Data for processing →
§ §

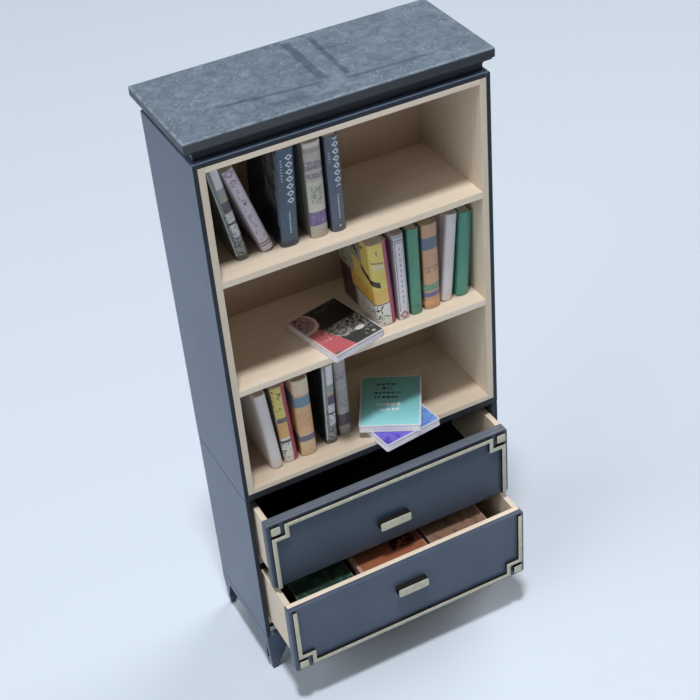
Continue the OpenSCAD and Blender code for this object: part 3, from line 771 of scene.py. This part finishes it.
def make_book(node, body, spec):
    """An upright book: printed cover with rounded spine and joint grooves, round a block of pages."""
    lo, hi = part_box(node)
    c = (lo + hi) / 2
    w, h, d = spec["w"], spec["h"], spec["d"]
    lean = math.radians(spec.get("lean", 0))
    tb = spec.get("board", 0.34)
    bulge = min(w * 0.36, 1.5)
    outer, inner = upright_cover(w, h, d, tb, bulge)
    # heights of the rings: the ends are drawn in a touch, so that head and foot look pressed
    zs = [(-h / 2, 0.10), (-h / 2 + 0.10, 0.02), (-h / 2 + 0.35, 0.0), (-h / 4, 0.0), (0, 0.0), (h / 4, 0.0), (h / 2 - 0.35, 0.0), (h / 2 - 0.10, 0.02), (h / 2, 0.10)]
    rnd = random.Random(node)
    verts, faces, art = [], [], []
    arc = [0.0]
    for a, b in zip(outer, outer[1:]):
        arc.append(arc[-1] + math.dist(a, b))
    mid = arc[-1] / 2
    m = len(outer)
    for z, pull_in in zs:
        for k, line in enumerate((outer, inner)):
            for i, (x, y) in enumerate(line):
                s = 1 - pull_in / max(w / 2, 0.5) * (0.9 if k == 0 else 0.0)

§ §

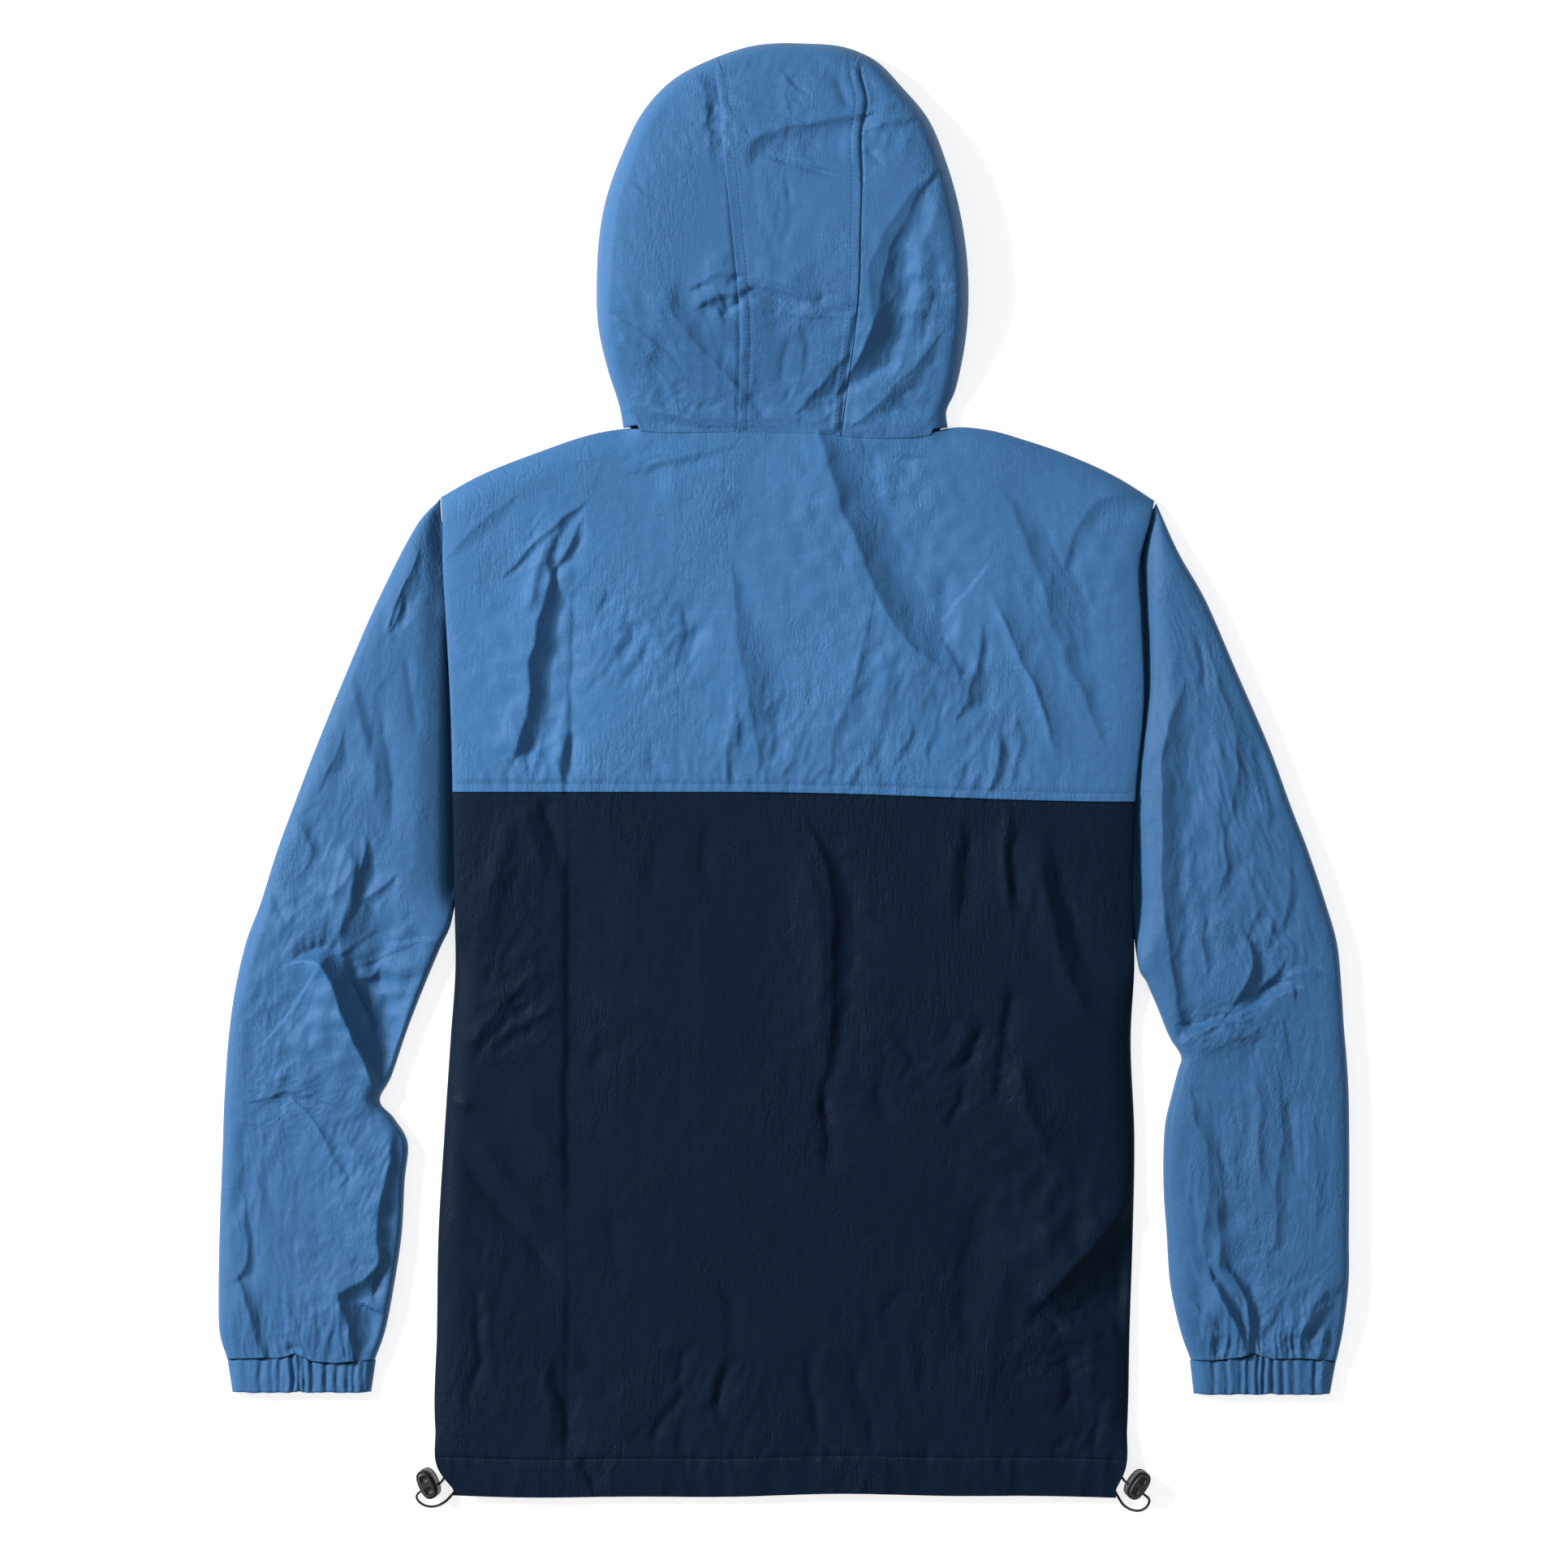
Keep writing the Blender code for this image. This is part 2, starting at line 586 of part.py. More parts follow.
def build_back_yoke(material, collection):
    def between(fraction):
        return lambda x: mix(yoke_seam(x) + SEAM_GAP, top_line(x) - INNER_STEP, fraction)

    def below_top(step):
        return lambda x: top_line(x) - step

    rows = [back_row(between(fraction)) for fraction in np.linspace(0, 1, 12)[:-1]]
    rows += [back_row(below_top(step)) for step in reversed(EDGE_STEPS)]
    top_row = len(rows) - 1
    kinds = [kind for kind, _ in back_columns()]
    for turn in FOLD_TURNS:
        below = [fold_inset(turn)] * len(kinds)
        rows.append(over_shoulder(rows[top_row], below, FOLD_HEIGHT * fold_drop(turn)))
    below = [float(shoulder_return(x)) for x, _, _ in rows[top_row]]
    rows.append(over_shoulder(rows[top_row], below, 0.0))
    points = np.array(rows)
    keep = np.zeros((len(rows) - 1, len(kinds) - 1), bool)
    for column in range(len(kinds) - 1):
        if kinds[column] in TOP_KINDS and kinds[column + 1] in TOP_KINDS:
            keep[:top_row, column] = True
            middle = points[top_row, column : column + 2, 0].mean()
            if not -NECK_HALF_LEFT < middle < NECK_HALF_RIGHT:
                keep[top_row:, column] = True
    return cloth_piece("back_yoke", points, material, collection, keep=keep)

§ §

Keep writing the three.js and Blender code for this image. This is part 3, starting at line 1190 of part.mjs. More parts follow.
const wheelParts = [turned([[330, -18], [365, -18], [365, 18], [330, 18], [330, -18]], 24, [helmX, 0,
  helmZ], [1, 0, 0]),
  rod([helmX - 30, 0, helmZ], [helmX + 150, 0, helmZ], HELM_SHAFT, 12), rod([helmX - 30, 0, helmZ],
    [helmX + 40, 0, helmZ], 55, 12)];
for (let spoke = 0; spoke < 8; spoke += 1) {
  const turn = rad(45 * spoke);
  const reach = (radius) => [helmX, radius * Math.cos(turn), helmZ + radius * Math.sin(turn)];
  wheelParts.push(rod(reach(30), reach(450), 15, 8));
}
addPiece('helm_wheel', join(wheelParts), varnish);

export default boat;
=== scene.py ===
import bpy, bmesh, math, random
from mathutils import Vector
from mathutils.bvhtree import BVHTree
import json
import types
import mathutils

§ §

What needs to be done → How many lines of the listing include the string "follow"? Answer with the number alone.

Problem solution → 2